#### [Instructions for the task]
Repeat the listing below word for word, stopping after the line that contains "wasm.setup();".

====== Records for processing

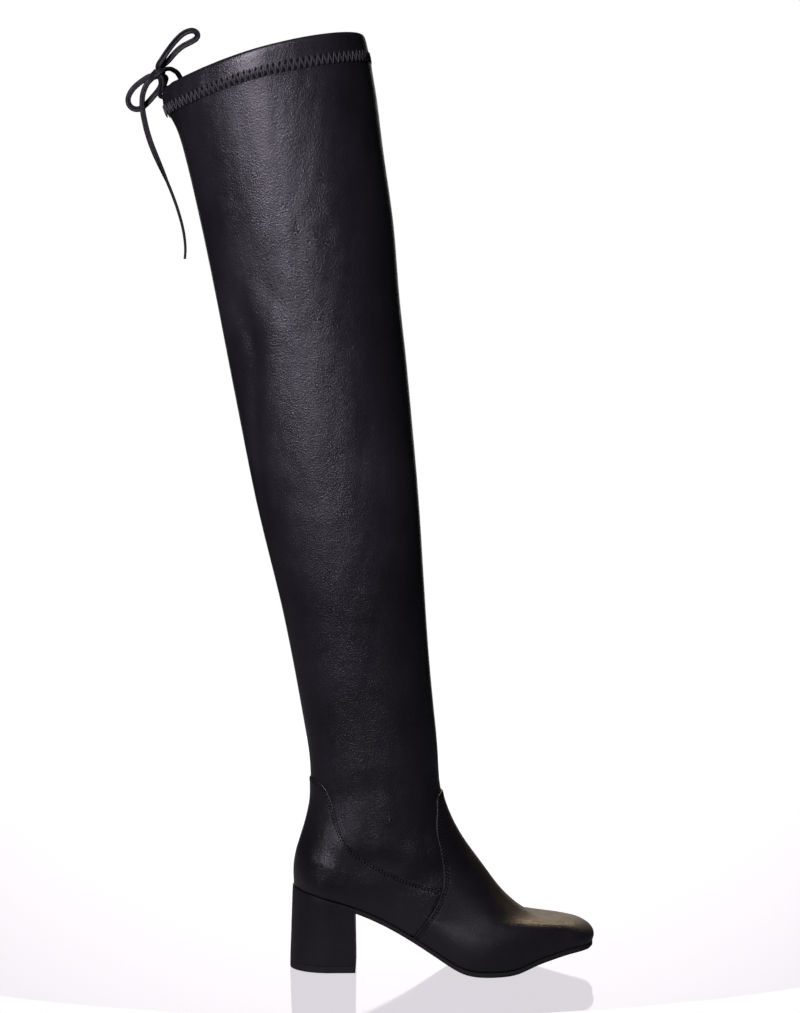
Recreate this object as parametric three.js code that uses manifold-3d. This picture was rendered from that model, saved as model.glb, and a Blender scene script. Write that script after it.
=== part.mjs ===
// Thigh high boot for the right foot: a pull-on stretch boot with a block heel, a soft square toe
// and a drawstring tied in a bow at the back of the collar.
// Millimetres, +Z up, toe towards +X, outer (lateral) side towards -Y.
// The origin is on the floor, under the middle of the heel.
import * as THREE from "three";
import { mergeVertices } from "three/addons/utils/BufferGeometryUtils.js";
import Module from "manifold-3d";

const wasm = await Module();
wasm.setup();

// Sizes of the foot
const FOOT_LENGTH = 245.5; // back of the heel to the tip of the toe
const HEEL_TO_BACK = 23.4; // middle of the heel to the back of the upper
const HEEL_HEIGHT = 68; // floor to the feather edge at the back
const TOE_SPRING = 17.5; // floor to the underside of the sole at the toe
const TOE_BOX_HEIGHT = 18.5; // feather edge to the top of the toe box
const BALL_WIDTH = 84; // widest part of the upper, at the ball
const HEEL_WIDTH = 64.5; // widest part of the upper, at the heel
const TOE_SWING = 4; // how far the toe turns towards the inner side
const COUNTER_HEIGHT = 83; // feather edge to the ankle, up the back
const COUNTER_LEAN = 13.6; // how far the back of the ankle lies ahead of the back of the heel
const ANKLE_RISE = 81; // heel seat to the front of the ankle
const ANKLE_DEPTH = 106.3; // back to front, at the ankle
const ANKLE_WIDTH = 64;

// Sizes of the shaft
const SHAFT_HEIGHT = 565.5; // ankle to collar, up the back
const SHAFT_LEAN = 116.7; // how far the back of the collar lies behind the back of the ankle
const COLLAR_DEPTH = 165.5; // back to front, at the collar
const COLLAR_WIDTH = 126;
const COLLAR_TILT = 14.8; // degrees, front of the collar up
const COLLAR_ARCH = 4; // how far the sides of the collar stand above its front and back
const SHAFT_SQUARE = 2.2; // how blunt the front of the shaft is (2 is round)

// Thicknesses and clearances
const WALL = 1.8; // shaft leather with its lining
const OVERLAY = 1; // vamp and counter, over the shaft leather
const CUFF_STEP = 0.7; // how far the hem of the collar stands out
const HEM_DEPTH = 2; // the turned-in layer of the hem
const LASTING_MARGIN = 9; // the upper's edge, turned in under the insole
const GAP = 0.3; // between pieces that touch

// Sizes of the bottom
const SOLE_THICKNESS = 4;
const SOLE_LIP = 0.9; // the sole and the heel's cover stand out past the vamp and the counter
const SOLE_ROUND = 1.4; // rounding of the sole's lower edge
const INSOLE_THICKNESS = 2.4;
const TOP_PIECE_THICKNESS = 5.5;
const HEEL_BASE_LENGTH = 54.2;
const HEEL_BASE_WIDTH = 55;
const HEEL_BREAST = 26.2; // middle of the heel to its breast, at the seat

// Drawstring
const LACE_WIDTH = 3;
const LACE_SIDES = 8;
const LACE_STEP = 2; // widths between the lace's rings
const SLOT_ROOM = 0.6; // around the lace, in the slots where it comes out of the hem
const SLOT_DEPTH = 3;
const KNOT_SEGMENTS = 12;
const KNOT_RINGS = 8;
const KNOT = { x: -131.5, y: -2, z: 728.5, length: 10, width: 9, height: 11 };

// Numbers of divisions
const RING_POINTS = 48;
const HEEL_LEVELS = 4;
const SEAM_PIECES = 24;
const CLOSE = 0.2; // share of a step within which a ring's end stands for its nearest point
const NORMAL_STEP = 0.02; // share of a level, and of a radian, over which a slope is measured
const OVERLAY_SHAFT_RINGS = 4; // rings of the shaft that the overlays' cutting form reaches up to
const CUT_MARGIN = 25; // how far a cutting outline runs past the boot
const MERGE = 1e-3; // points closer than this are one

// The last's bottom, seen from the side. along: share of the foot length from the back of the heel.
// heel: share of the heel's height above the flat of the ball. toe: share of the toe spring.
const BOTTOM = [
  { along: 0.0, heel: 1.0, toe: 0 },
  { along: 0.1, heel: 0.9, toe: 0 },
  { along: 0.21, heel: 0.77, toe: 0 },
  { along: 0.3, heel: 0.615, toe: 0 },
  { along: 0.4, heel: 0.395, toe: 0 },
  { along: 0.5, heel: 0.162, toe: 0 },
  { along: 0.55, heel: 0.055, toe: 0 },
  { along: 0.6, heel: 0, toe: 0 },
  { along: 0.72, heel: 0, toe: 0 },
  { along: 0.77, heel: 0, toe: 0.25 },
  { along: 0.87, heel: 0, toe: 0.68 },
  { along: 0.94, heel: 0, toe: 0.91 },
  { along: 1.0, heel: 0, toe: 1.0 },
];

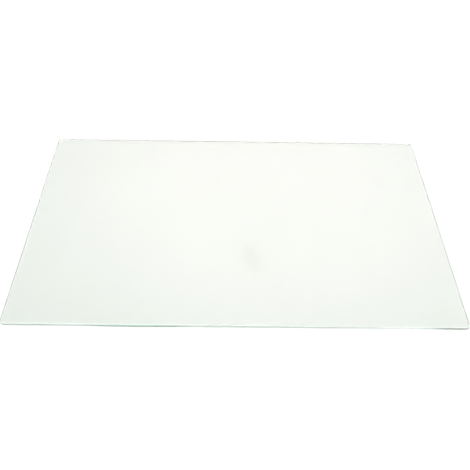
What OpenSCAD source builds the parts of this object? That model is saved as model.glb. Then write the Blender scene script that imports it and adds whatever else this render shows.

============

#### [Answer below]
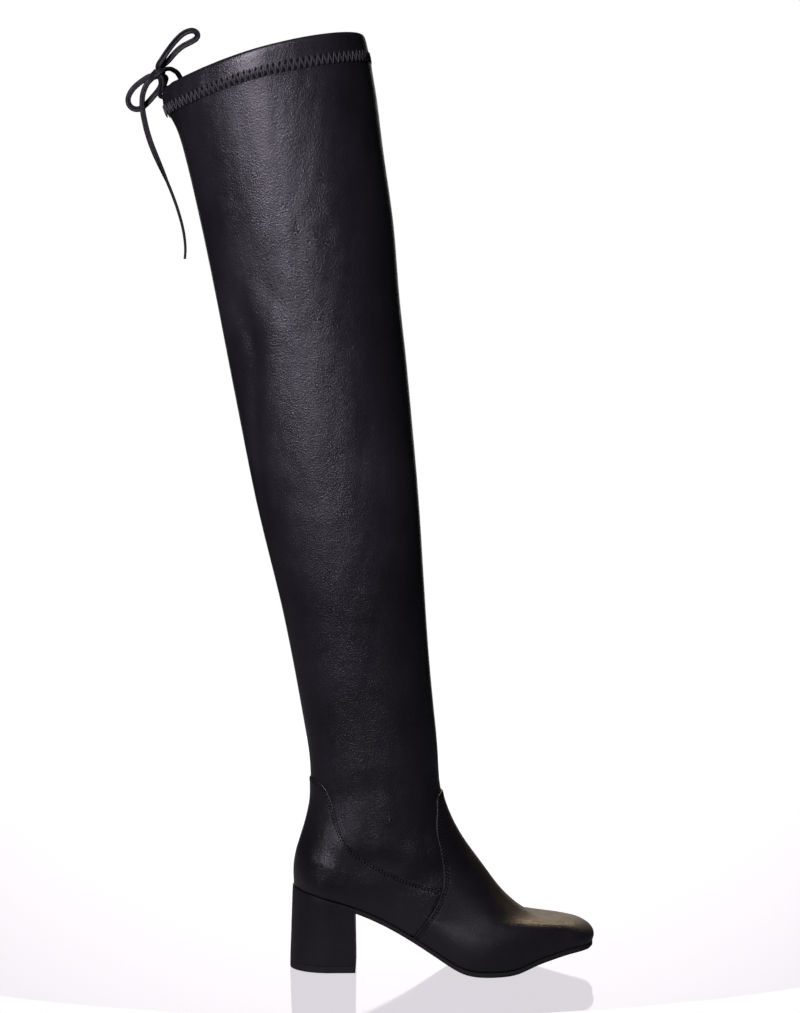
Recreate this object as parametric three.js code that uses manifold-3d. This picture was rendered from that model, saved as model.glb, and a Blender scene script. Write that script after it.
=== part.mjs ===
// Thigh high boot for the right foot: a pull-on stretch boot with a block heel, a soft square toe
// and a drawstring tied in a bow at the back of the collar.
// Millimetres, +Z up, toe towards +X, outer (lateral) side towards -Y.
// The origin is on the floor, under the middle of the heel.
import * as THREE from "three";
import { mergeVertices } from "three/addons/utils/BufferGeometryUtils.js";
import Module from "manifold-3d";

const wasm = await Module();
wasm.setup();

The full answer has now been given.